Some wilderness advocates have even gone so far as to suggest that people
who have not sweated enough, or spent enough time to get there, do not
deserve to have a wilderness experience. It is ridiculous to impose one
concept of a wilderness experience held by a veteran wilderness user upon
a novice backpacker or first-time river runner in the Grand Canyon, and
to suggest that the latter cannot achieve a true wilderness experience
by riding on a motorized raft through the park.
Wilderness management is completely different than wilderness experience.
My 90-year old mother can have a perfectly wonderful wilderness experience
on the accessible Limberlost Trail in Shenandoah National Park Wilderness
that is every bit as significant to her personally as my own experience
was to me in the Gates of the Arctic National Park Wilderness in Alaska.
Every statutory wilderness is managed to the same standard, under the
law, but the experience of them on an individual to individual basis is
quite different—terrain is different, degree of difficulty is different,
proximity to developed areas is different—but they are all still
wilderness under the law.
Third, once you accept the fact that motors, albeit increasingly quiet
and clean ones, are a permanent part of the management regime at Grand
Canyon National Park, then the other array of issues—carrying capacity,
user days and the allocation of them among competing groups, launch calendar,
length of seasons, group size, etc.—can be readily, if not easily,
addressed. Conversely, if the debate over motors continues to rage, then
I would assert that these other issues cannot be resolved, simply because
there are too many possible scenarios and variables to contemplate or
forge into a final river plan.
Fourth, all parties must realize that the practical, everyday procedures
for running the river, and the equipment needed to do so, have changed
radically over the past twenty years. The proper standard of ethical user
behavior on the river has vastly improved. Waste removal, cooking fire
controls, fresh water usage, beach habitat protection, and Leave No Trace
practices in the side canyons and at attraction sites have all rendered
the quality of the Canyon’s resources better than they were. This
trend can certainly continue with the advent and implementation of zero
emission, silent electric watercraft.
Finally, it is hopefully as clear to other wilderness lovers as it is
to me that the strongest advocates for wild places are those who experience
them firsthand. Surely the vast majority of folks who have taken a Grand
Canyon river trip, whether a private or professionally-guided trip, either
motorized or non-motorized, have come away with a new, or renewed commitment
to support the national park system and the critical need to protect our
special places across our great country.

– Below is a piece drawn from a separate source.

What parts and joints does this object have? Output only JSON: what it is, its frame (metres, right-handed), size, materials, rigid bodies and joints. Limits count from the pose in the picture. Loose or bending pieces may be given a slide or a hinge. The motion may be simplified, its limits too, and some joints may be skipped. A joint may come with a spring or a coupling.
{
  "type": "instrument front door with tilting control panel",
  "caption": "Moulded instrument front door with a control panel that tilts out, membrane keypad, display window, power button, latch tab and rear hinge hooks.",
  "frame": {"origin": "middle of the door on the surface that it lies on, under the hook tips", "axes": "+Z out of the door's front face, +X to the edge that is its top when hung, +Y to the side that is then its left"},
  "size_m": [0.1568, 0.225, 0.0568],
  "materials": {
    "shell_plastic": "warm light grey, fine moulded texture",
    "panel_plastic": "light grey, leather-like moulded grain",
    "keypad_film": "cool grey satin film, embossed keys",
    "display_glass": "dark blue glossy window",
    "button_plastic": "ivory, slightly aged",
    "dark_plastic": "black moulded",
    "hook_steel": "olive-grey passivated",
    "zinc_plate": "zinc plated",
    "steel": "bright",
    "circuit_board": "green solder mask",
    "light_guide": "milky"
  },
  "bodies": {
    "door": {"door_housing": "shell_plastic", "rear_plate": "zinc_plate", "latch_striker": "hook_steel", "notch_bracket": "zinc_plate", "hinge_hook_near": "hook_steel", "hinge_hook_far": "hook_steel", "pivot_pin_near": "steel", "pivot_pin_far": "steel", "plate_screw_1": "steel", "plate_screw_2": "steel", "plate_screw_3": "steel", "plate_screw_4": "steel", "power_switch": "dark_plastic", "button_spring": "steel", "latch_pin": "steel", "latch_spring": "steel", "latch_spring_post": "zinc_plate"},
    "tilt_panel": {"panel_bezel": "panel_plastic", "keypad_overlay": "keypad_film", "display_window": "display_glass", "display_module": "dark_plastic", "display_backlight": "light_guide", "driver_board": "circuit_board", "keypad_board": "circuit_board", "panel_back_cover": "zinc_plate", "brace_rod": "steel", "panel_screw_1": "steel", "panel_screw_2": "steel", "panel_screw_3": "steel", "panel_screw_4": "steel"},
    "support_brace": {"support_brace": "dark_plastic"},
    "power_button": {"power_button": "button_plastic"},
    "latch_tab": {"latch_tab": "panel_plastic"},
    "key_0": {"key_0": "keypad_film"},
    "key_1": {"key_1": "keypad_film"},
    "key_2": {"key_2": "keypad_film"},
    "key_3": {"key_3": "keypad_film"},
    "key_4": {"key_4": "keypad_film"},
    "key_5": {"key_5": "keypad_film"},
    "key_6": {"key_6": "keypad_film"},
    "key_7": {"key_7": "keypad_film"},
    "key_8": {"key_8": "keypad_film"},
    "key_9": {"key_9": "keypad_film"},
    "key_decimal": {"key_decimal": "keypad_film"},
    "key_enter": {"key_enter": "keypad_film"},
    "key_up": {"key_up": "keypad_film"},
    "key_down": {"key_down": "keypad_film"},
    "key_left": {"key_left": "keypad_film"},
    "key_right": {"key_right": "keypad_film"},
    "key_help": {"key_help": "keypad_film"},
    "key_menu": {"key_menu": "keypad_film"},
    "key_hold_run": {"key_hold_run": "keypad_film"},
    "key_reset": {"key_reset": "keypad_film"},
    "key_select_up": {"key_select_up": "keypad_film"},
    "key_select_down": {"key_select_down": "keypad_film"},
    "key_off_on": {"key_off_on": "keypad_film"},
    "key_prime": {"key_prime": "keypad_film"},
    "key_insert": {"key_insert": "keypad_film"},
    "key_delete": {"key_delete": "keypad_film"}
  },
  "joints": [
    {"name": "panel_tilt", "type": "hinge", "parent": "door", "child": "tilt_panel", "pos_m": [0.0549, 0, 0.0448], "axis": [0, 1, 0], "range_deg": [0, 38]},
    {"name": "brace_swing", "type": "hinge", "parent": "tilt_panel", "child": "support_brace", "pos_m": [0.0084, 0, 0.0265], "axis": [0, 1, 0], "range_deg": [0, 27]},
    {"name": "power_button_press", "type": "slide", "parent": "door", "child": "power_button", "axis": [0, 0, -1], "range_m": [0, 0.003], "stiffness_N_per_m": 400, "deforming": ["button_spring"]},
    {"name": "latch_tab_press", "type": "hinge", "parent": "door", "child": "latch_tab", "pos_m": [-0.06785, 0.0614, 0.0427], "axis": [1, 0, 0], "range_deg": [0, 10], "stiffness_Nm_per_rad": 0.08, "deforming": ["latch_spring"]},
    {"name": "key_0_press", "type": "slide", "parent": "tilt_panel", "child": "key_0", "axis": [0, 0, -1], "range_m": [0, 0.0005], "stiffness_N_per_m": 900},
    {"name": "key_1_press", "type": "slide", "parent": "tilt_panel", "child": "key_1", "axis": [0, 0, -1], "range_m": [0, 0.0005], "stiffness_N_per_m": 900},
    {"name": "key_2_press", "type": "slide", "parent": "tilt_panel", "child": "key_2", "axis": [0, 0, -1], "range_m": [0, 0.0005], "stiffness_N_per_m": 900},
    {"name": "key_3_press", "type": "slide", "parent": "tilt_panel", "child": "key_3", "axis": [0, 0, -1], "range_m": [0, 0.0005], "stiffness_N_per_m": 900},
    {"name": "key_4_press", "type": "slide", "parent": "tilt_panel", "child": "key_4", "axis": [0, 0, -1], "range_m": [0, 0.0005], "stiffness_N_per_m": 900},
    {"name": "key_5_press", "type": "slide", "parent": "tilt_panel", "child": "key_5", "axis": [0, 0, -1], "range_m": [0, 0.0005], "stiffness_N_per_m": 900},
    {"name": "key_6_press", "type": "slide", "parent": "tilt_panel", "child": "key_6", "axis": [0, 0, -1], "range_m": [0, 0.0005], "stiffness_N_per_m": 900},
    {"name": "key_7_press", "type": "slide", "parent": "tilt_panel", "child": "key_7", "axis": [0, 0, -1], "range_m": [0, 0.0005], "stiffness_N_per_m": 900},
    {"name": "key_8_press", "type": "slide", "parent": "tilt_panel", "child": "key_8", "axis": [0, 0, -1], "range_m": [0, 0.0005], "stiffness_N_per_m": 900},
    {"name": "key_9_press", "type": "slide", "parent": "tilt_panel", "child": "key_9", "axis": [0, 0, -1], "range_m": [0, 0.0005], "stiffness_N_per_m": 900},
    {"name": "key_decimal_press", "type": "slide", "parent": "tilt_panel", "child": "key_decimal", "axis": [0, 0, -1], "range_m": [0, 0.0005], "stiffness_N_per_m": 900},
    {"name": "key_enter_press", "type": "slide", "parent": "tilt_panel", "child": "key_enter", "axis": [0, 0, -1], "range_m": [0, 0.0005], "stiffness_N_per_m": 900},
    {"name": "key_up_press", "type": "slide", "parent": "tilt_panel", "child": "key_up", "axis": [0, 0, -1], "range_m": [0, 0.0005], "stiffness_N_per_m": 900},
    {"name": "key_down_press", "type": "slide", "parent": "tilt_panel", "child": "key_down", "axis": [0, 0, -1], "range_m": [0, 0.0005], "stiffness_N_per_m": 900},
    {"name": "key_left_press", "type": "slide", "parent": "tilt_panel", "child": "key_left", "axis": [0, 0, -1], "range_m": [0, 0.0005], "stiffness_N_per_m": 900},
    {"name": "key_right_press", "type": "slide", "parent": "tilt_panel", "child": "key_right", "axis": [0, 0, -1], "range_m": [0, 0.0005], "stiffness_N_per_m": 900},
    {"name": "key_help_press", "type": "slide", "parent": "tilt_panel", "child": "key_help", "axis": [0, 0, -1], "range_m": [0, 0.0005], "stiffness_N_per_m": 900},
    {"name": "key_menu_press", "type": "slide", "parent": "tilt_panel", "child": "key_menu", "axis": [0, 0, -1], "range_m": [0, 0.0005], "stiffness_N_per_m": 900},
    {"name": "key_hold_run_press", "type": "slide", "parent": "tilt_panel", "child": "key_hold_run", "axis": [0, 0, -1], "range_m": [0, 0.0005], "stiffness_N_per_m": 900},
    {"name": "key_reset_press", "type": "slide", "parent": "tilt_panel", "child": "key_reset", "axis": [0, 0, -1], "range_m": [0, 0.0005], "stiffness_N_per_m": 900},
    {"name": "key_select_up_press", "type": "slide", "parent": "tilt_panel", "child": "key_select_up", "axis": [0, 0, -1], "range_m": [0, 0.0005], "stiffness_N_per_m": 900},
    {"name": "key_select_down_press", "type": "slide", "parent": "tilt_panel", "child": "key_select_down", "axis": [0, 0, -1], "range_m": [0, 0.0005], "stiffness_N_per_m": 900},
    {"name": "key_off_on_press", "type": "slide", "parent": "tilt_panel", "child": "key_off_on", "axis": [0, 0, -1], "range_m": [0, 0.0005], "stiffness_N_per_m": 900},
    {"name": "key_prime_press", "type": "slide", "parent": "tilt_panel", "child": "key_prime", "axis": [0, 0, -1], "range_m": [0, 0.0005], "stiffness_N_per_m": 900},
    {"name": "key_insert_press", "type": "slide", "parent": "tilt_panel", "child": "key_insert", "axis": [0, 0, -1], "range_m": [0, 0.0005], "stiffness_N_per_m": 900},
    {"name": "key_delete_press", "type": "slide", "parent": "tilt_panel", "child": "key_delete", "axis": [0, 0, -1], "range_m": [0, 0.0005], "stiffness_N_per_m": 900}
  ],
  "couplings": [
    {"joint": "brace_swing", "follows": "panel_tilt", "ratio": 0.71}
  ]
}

Surely, many have become members
of groups like The Wilderness Society or the National Parks Conservation
Association as a result.
It would be wrong for the long-term benefit of the park, and wrong for
the growth and effectiveness of the park and wilderness advocacy groups,
for the use of the river to be reduced dramatically below today’s
level. The only way to assure that the national parks will still be available
for my grandchildren, and yours, is if there is a strong and growing constituency
to speak for them. This constituency derives directly from the ability
to enjoy the parks to their fullest in a manner consistent with their
unimpaired conservation in perpetuity.
The Bottom Line
I’m for statutory wilderness designation in Grand Canyon National
Park. One million, one-hundred thousand acres of it. But not on the river,
which should remain a non-wilderness linear corridor surrounded by the
opportunity for solitude and tranquility envisioned by Howard Zahnizer
when he wrote the beautiful words of the 1964 Wilderness Act. The resources
of the park will be fully protected; the high quality of the visitor experience
on the Colorado River through the Grand Canyon will be fully protected.
For once, both the resource and the visitor will win.